One of the best, most consistently compelling poetry collections I've ever read. I love what Olayiwola is able to say in this medium about the Atlantic passage, queer Black masculinity, and the natural world. I could see myself returning to this collection and even writing about it in grad school. A singular talent.
Enjoyed a lot of this, particularly the softer more relaxed poems and the queer (& pretty horny) ones. At times Olayiwola gets a bit caught up in his own language and in-meanings, but the moments where his style lands more than make up for these. Not as Rankine-esque as I was expecting but still a stunning first collection with some absolute gems.
There are moments of beauty in this collection and moments of reaching. I’m left feeling like I’ve peered at emotion through a window, and am still waiting to be let inside.
“And the sunset, even from this high up, / tips down along the dark / outcome of sky. Immeasurable beauty / is immeasurable precisely until it’s gone”

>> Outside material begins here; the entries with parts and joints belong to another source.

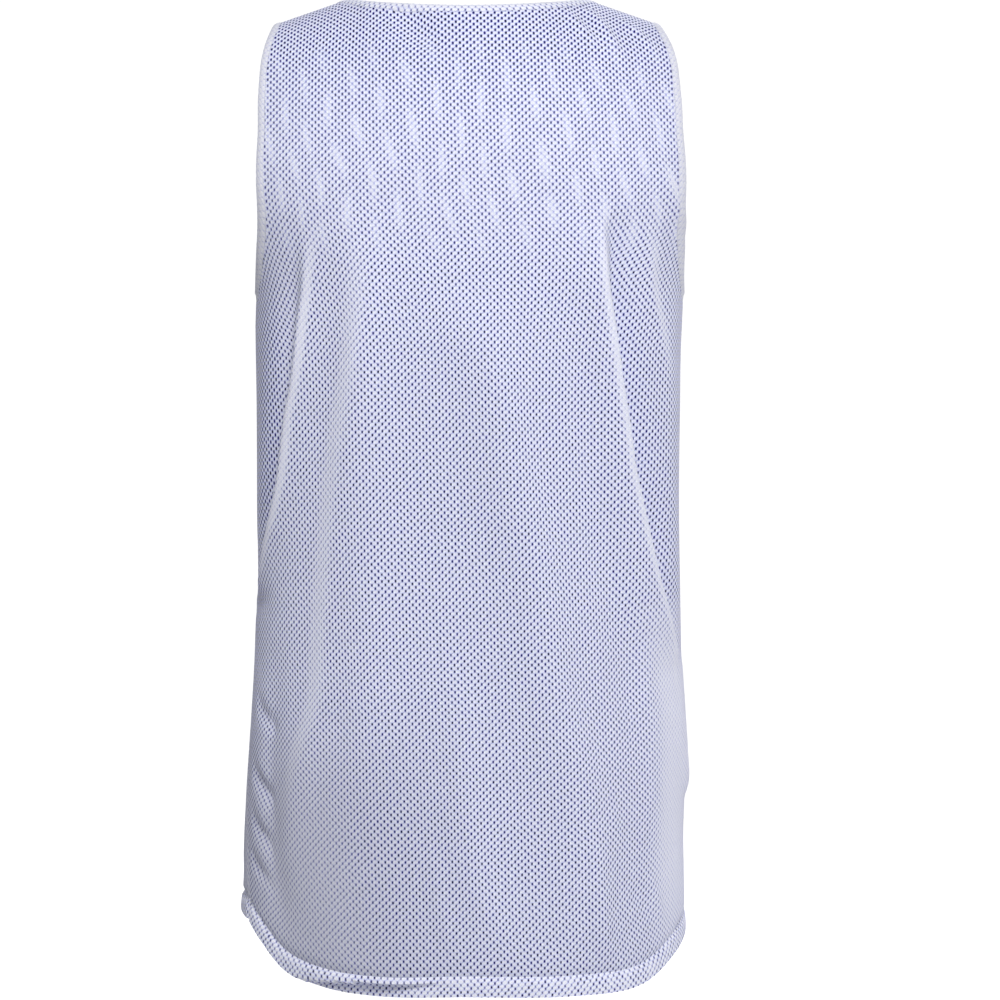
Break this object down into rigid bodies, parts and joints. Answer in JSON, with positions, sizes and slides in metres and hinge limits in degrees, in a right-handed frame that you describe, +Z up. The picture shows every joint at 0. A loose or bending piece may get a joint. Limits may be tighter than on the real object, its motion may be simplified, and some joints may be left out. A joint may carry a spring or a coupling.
{
  "type": "reversible basketball jersey",
  "caption": "Sleeveless reversible basketball jersey in mesh, white outside over blue inside, with a scooped neck, deep armholes and a long curved hem, filled out as if worn.",
  "frame": {"origin": "midway between the shoulder straps at the height of the neck points, where a wearer's shoulders hold the jersey up", "axes": "+Z up, +X towards the wearer's left, +Y out of the back (the side the picture shows), -Y out of the front"},
  "size_m": [0.3249, 0.2455, 0.7155],
  "materials": {
    "white_mesh": "matt white knitted mesh with small staggered holes",
    "blue_mesh": "matt navy blue knitted mesh with small staggered holes",
    "white_edge": "matt white turned and stitched edge of the same mesh"
  },
  "bodies": {
    "root": {"back_white": "white_mesh", "front_white": "white_mesh", "back_blue": "blue_mesh", "front_blue": "blue_mesh", "hem_back": "white_edge", "hem_front": "white_edge", "neck_edge": "white_edge", "armhole_edge_left": "white_edge", "armhole_edge_right": "white_edge"}
  },
  "joints": []
}
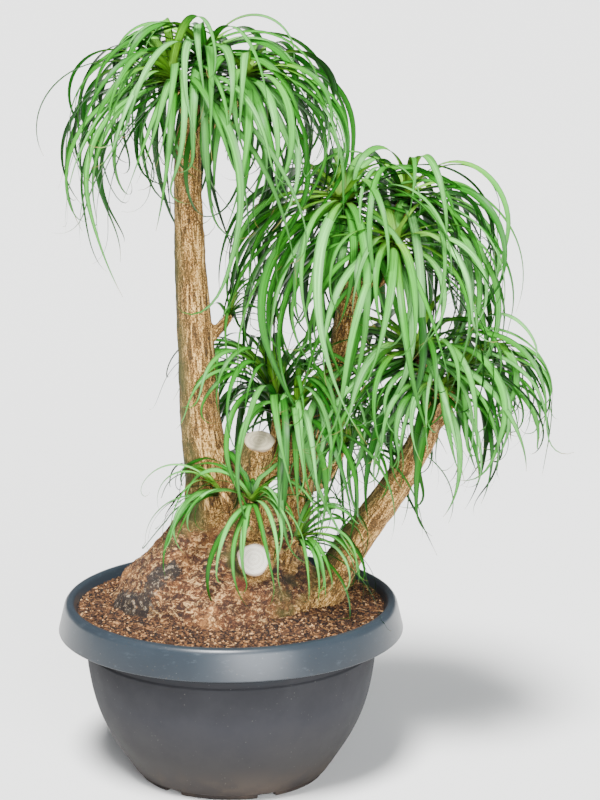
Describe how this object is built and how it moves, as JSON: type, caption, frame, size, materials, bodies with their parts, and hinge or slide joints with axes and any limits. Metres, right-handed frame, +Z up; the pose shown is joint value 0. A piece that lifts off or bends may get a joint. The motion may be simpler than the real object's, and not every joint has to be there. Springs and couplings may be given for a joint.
{
  "type": "potted ponytail palm",
  "caption": "Potted ponytail palm: a swollen caudex with bare trunks and sawn stumps, heads of long arching strap leaves, in a bowl-shaped nursery pot filled with soil.",
  "frame": {"origin": "centre of the pot's underside, on the surface it stands on", "axes": "+Z up; -Y towards the front of the plant, where both sawn faces look; +X to the right seen from the front"},
  "size_m": [0.8682, 0.638, 1.3298],
  "materials": {
    "pot": "satin",
    "soil": "matte",
    "bark": "matte",
    "leaf": "satin"
  },
  "bodies": {
    "root": {"pot": "pot", "soil": "soil", "caudex_and_trunks": "bark", "left_head_front": "leaf", "left_head_back": "leaf", "left_head_right": "leaf", "middle_head_left": "leaf", "middle_head_front": "leaf", "middle_head_right": "leaf", "right_head_front": "leaf", "right_head_low": "leaf", "right_head_back": "leaf", "shoot_behind_stump": "leaf", "shoot_centre": "leaf", "shoot_front": "leaf", "shoot_right": "leaf", "shoot_left": "leaf", "trunk_sprig": "leaf", "shoot_behind_right": "leaf"}
  },
  "joints": []
}
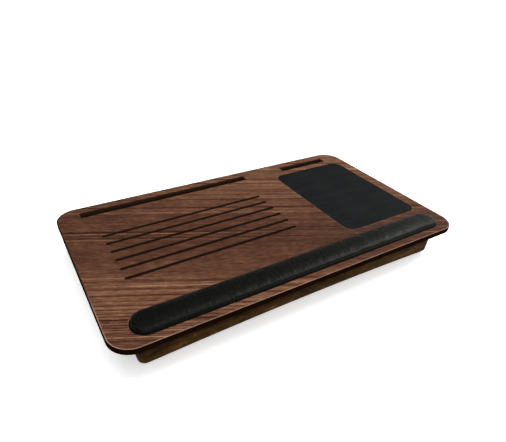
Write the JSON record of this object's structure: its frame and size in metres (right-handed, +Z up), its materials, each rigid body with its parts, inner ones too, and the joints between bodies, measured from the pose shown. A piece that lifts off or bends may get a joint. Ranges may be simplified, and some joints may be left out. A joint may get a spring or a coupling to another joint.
{
  "type": "laptop stand with drawer",
  "caption": "Low laptop stand: walnut board with cooling slots, tablet and phone slots, inlaid mouse pad and padded wrist rest on a dark case whose front is a sliding drawer.",
  "frame": {"origin": "middle of the footprint, on the surface that the feet stand on", "axes": "+X to the right of a person at the stand, +Y away from them, +Z up; the drawer opens towards -Y"},
  "size_m": [0.6, 0.35, 0.0685],
  "materials": {
    "walnut_veneer": "satin walnut veneer",
    "board_core": "brown fibreboard",
    "edge_band": "satin, near-black brown",
    "leatherette": "fine-grained black leatherette",
    "foam": "dark grey open-cell foam",
    "hardboard": "smooth brown hardboard",
    "stained_wood": "dark brown stain, satin",
    "pale_wood": "clear-lacquered beech",
    "felt": "charcoal felt",
    "steel": "zinc-plated",
    "magnet": "nickel-plated",
    "rubber": "matte black rubber"
  },
  "bodies": {
    "stand": {"top_board": "board_core", "top_veneer": "walnut_veneer", "edge_band": "edge_band", "mouse_pad": "leatherette", "wrist_rest_cover": "leatherette", "wrist_rest_foam": "foam", "wrist_rest_backing": "hardboard", "device_rail": "stained_wood", "case_left_side": "stained_wood", "case_right_side": "stained_wood", "case_back": "stained_wood", "bottom_panel": "hardboard", "case_dowels": "pale_wood", "left_cleat": "stained_wood", "right_cleat": "stained_wood", "left_runner": "pale_wood", "right_runner": "pale_wood", "left_stop": "pale_wood", "right_stop": "pale_wood", "catch_magnets": "magnet", "front_left_foot": "rubber", "front_right_foot": "rubber", "back_left_foot": "rubber", "back_right_foot": "rubber", "cleat_screws": "steel", "rail_screws": "steel", "stop_screws": "steel", "bottom_screws": "steel", "left_runner_screws": "steel", "right_runner_screws": "steel"},
    "drawer": {"drawer_front": "stained_wood", "drawer_box_front": "pale_wood", "drawer_left_side": "pale_wood", "drawer_right_side": "pale_wood", "drawer_back": "pale_wood", "drawer_bottom": "hardboard", "drawer_liner": "felt", "drawer_divider": "pale_wood", "catch_discs": "steel", "left_box_screws": "steel", "right_box_screws": "steel", "front_screws": "steel"}
  },
  "joints": [
    {"name": "drawer_slide", "type": "slide", "parent": "stand", "child": "drawer", "axis": [0, -1, 0], "range_m": [0, 0.19]}
  ]
}
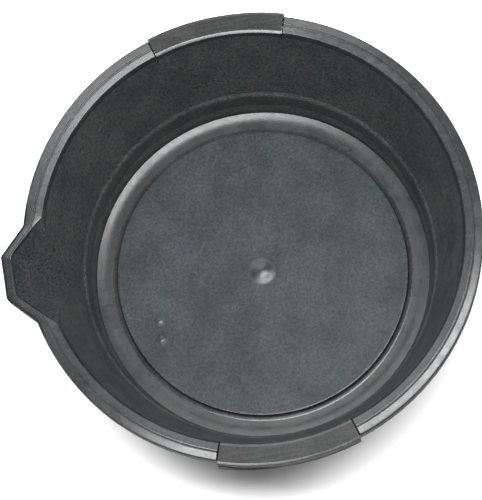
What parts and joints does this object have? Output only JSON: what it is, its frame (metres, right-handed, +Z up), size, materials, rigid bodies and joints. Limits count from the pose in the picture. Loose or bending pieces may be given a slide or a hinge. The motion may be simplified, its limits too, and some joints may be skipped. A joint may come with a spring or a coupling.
{
  "type": "oil drain pan",
  "caption": "Round open catch pan with a raised floor in a foot channel, flared wall, rolled rim, opposed hand grips and a pour spout.",
  "frame": {"origin": "on the ground plane under the middle of the overall footprint, spout included", "axes": "+Z up out of the pan's mouth; the pour spout points along -X; the two hand grips lie at +Y and -Y"},
  "size_m": [0.4396, 0.4292, 0.16],
  "materials": {
    "floor_plastic": "charcoal polyethylene, fine satin with faint flow marks and scuffs",
    "smooth_plastic": "charcoal polyethylene, smooth semi-gloss",
    "grained_plastic": "charcoal polyethylene, fine moulded grain",
    "grip_plastic": "charcoal polyethylene, matte grain with faint machining lines"
  },
  "bodies": {
    "root": {"floor_panel": "floor_plastic", "foot_channel": "smooth_plastic", "lower_wall": "grained_plastic", "upper_wall": "grained_plastic", "rim_right": "smooth_plastic", "rim_left_rear": "smooth_plastic", "rim_left_front": "smooth_plastic", "grip_rear": "grip_plastic", "grip_front": "grip_plastic", "pour_spout": "smooth_plastic"}
  },
  "joints": []
}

2 1/2. Probably being overly harsh, but Olayiwola indulges some of my least favorite writerly tics and undermines every great line with a dozen of self-conscious, capital-P poetry. Way too willfully opaque for my tastes, and not productively so.
A wonderful introduction to Olayiwola's Poetry. I am not one to delve to deep into poetry, but his poems were wonderfully written and engaging causing me to think and try to understand the perspective of others.
i felt like i was being washed ashore upon a strange beach, the place beautiful yet hard to fully grasp. this was my experience with the book; I didn't fully understand the aim of each poem or what was going on, but the language was gorgeous and I enjoyed my time there.
An ambitious debut collection of poetry that is at once expansive and intimate. If in a bookshop, read 'Nymphs' (page. 45) and 'Poem' (page. 49), my two favourite poems from the collection, for a glimpse into his work.